The view towards Lake Constance from a bridge between the Austria cities of Hard and Bregenz. On the right is the fringes of a nature park that is very enjoyable to ride through and contains many great picnic locations. The clouds above were parting having spent the day burying the region in rain. May 7, 2014 – Bregenz, Austria.
Boats in a small harbour with Lake Constance visible in the background.
One of the many small harbours that dot Lake Constance’s shoreline within Bregenz. I gather that it may have still been too early in the year for the main boating season as we didn’t see too many coming or going. May 7, 2014 – Bregenz, Austria.

Our plan was to spend the night in Bregenz, and with the rain starting to let up, we rolled into town hoping to find a place to stay. We visited several hotels in the town centre; all full. Thoroughly famished, we stopped for a falafel at a local eatery and then continue our search for accommodation, eventually resorting to using a phone to call around rather than riding between each hotel.

Everything was full. An architect convention was in town.


At that moment I recalled what many blogs had indicated: No matter how much you plan, sooner or later you’ll have trouble finding accommodation and have no choice but to press on….in the dark.

Darkness was falling, and we had no choice but to press on. This is exactly why lighting is a must have item for any bike tour. Plan as you might, you never know when you might find yourself having no choice but to pedal under the cover of darkness.

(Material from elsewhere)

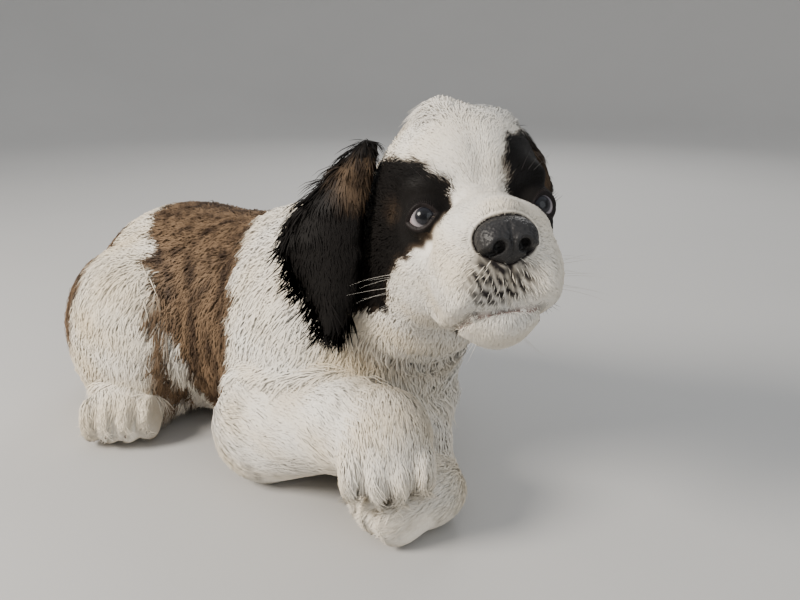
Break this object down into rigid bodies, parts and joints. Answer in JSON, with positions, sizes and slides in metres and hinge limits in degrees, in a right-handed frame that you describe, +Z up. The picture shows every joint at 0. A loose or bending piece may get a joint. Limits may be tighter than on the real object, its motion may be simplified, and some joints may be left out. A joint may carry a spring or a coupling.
{
  "type": "saint bernard puppy model",
  "caption": "Life-size still model of a young saint bernard lying down, head up and turned, one forepaw over the other.",
  "frame": {"origin": "middle of the bounding box, on the floor", "axes": "+X towards the chest and head end, +Y towards the animal's left, +Z up"},
  "size_m": [0.5324, 0.3316, 0.2806],
  "materials": {
    "coat_white": "plush white puppy coat",
    "coat_brown": "plush brindled red-brown coat with darker tips",
    "coat_black": "soft black coat of the ears and face patches",
    "nose_leather": "moist pebbled black nose leather",
    "eye": "wet eye, dark blue-grey iris, clear cornea",
    "claw": "dark translucent claw horn"
  },
  "bodies": {
    "root": {"torso": "coat_brown", "hindleg_right": "coat_white", "hindleg_left": "coat_white", "neck": "coat_white", "head": "coat_white", "lower_jaw": "coat_white", "ear_right": "coat_black", "ear_left": "coat_black", "eye_right": "eye", "eye_left": "eye", "nose": "nose_leather", "foreleg_right": "coat_white", "foreleg_left": "coat_white", "forepaw_right": "coat_white", "forepaw_left": "coat_white", "hindpaw_right": "coat_white", "hindpaw_left": "coat_white", "tail_base": "coat_brown", "tail_middle": "coat_brown", "tail_end": "coat_white", "claw_forepaw_right_1": "claw", "claw_forepaw_right_2": "claw", "claw_forepaw_right_3": "claw", "claw_forepaw_right_4": "claw", "claw_forepaw_left_1": "claw", "claw_forepaw_left_2": "claw", "claw_forepaw_left_3": "claw", "claw_forepaw_left_4": "claw", "claw_hindpaw_right_1": "claw", "claw_hindpaw_right_2": "claw", "claw_hindpaw_right_3": "claw", "claw_hindpaw_right_4": "claw", "claw_hindpaw_left_1": "claw", "claw_hindpaw_left_2": "claw", "claw_hindpaw_left_3": "claw", "claw_hindpaw_left_4": "claw"}
  },
  "joints": []
}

Lights on, we make a few more calls and finally find a hotel with vacancy about 10 kilometres further up the route in Lindau. With the darkness now complete, we leave Bregenz at full clip.

Rejoining the route, we kept a blistering pace through the dark. The path was on the side of a busy road and in poor condition in places. It was exciting at times. Slightly sketchy at others.

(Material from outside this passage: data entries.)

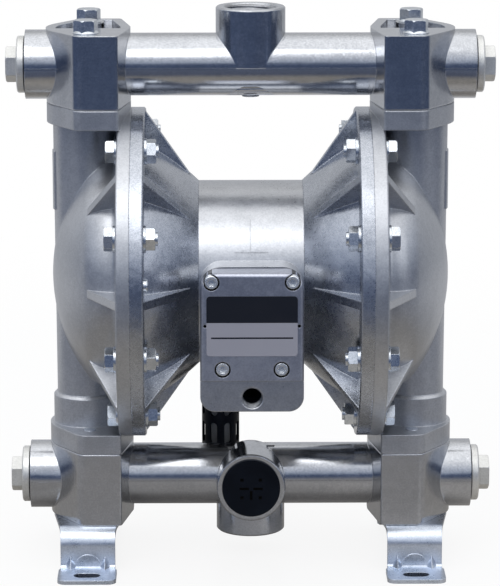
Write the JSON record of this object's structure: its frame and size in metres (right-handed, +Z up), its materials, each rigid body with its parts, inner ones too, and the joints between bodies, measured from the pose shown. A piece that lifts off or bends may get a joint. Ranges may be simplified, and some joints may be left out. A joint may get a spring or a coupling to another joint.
{
  "type": "air operated double diaphragm pump",
  "caption": "Air operated diaphragm pump with ribbed domed chambers clamped to a barrel body, liquid columns, top and bottom pipe manifolds, ball valves and bent sheet feet.",
  "frame": {"origin": "on the floor under the feet, midway between the four foot slots", "axes": "+X along the diaphragm shaft, to the right seen from the valve cover; -Y is the front with the valve cover; +Z up, out of the outlet port"},
  "size_m": [0.2966, 0.202, 0.3413],
  "materials": {
    "cast_aluminium": "tumbled casting",
    "zinc_sheet": "bright zinc plate",
    "zinc_fastener": "zinc plate",
    "plug_metal": "satin plate",
    "turned_aluminium": "machined",
    "stainless": "ground",
    "rubber": "matte",
    "white_plastic": "smooth",
    "bronze": "machined",
    "black_plastic": "moulded",
    "filter_felt": "felt",
    "label_metal": "satin print"
  },
  "bodies": {
    "pump": {"center_body": "cast_aluminium", "fluid_chamber_left": "cast_aluminium", "fluid_chamber_right": "cast_aluminium", "air_chamber_left": "cast_aluminium", "air_chamber_right": "cast_aluminium", "top_manifold": "cast_aluminium", "bottom_manifold": "cast_aluminium", "manifold_plugs": "plug_metal", "plug_rings": "rubber", "top_manifold_bolts": "zinc_fastener", "bottom_manifold_bolts": "zinc_fastener", "foot_left": "zinc_sheet", "foot_right": "zinc_sheet", "valve_cover": "cast_aluminium", "cover_gasket": "rubber", "cover_screws": "zinc_fastener", "label_plate": "label_metal", "valve_block": "turned_aluminium", "valve_end_plates": "white_plastic", "muffler": "black_plastic", "muffler_element": "filter_felt", "chamber_bolts": "zinc_fastener", "chamber_nuts": "zinc_fastener", "chamber_washers": "zinc_fastener", "earth_screw": "zinc_fastener", "diaphragm_left": "rubber", "diaphragm_right": "rubber", "shaft_bushes": "bronze", "shaft_seals": "rubber", "pilot_bushes": "bronze", "inlet_seats": "stainless", "inlet_seat_rings": "rubber", "outlet_seats": "stainless", "outlet_seat_rings": "rubber"},
    "diaphragm_rod": {"shaft": "stainless", "shaft_nuts": "zinc_fastener", "inner_plate_left": "turned_aluminium", "inner_plate_right": "turned_aluminium", "outer_plate_left": "turned_aluminium", "outer_plate_right": "turned_aluminium"},
    "pilot": {"pilot_rod": "stainless"},
    "spool": {"valve_spool": "stainless"},
    "front_cap": {"port_cap": "black_plastic"},
    "inlet_ball_left": {"inlet_ball_left": "white_plastic"},
    "inlet_ball_right": {"inlet_ball_right": "white_plastic"},
    "outlet_ball_left": {"outlet_ball_left": "white_plastic"},
    "outlet_ball_right": {"outlet_ball_right": "white_plastic"}
  },
  "joints": [
    {"name": "shaft_slide", "type": "slide", "parent": "pump", "child": "diaphragm_rod", "axis": [1, 0, 0], "range_m": [-0.01, 0.01], "deforming": ["diaphragm_left", "diaphragm_right"]},
    {"name": "pilot_slide", "type": "slide", "parent": "pump", "child": "pilot", "axis": [1, 0, 0], "range_m": [-0.005, 0.005]},
    {"name": "spool_slide", "type": "slide", "parent": "pump", "child": "spool", "axis": [1, 0, 0], "range_m": [-0.005, 0.005]},
    {"name": "front_cap_pull", "type": "slide", "parent": "pump", "child": "front_cap", "axis": [0, -1, 0], "range_m": [0, 0.025]},
    {"name": "inlet_ball_lift_left", "type": "slide", "parent": "pump", "child": "inlet_ball_left", "axis": [0, 0, 1], "range_m": [0, 0.008]},
    {"name": "inlet_ball_lift_right", "type": "slide", "parent": "pump", "child": "inlet_ball_right", "axis": [0, 0, 1], "range_m": [0, 0.008]},
    {"name": "outlet_ball_lift_left", "type": "slide", "parent": "pump", "child": "outlet_ball_left", "axis": [0, 0, 1], "range_m": [0, 0.008]},
    {"name": "outlet_ball_lift_right", "type": "slide", "parent": "pump", "child": "outlet_ball_right", "axis": [0, 0, 1], "range_m": [0, 0.008]}
  ],
  "couplings": [
    {"joint": "pilot_slide", "follows": "shaft_slide", "ratio": 0.5}
  ]
}
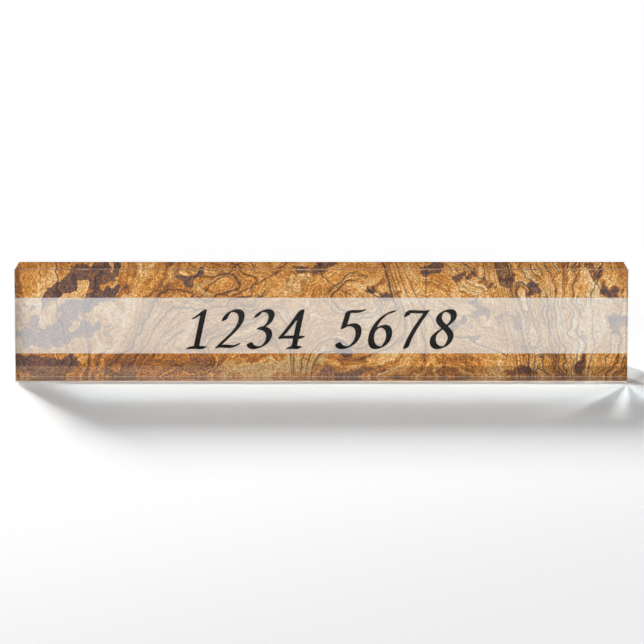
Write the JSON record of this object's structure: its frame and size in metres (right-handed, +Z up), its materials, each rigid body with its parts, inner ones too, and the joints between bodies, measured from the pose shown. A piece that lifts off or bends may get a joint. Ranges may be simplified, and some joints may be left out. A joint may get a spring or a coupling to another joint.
{
  "type": "desk name plate",
  "caption": "Clear acrylic desk block with a stone-pattern print and a pale name strip seen through it from behind, standing on thin clear feet.",
  "frame": {"origin": "centre of the plate's bounding box at the level of the desk, under the feet", "axes": "+X along the plate to the reader's right, -Y towards the reader, +Z up"},
  "size_m": [0.2032, 0.0198, 0.0386],
  "materials": {
    "acrylic": "polished clear cast acrylic",
    "adhesive": "clear bonding film",
    "pale_strip": "translucent white film",
    "stone_print": "film printed with an orange and brown sandstone pattern",
    "backing": "satin white sheet",
    "foot": "clear soft plastic"
  },
  "bodies": {
    "root": {"acrylic_block": "acrylic", "adhesive_film": "adhesive", "name_band": "pale_strip", "stone_print": "stone_print", "backing_sheet": "backing", "foot_front_left": "foot", "foot_front_right": "foot", "foot_rear_left": "foot", "foot_rear_right": "foot"}
  },
  "joints": []
}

Re-entering Germany, we left Austria forever behind, having only been there a few hours. With the rain trying to return, we rode into Lindau and climbed up to our hotel. Despite the dark, we had no trouble finding the place. Good fortune, on a day that had tried its best to dismount our enthusiasm.

The hotel was beautiful, but very old, and probably haunted. I didn’t care though. Sharing my room with a ghost seemed much more appealing than sharing it with an architect.

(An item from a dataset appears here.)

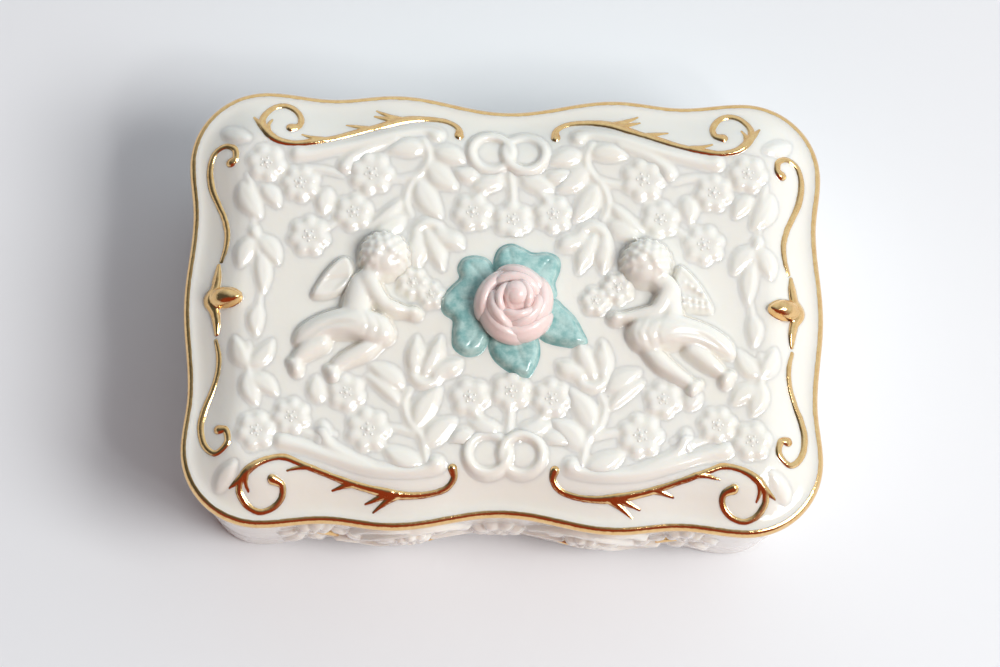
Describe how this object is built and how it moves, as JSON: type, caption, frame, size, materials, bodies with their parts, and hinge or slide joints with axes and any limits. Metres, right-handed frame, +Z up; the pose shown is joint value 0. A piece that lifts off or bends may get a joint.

Our rain gear had worked very well. For the most part, I was dry, and so was all my gear safely tucked away within my epic Ortlieb panniers. My bike was a mess.

Drank the buttermilk before bed. Perfect.

Day’s stats:

Distance: 79.25km
Seat time: 4:27
Average speed: 17.7 km/h
Max speed: 31 km/h
Total distance: 261km.

2 thoughts on “Rhine Cycle Route – Day 4 – Buchs to Lindau”

  1. Hey. What raingear did you use? The panniers are waterproof, however what did you use on yourself to try and keep water away?

    1. I’m Canadian so most of my weather gear came from Mountain Equipment Coop (MEC). Here are the specific products. All of them worked great.


      I also wore some shoe covers (discontinued product). For warmth, some wool socks (DeFeet) and a long-sleeve merino wool jersey.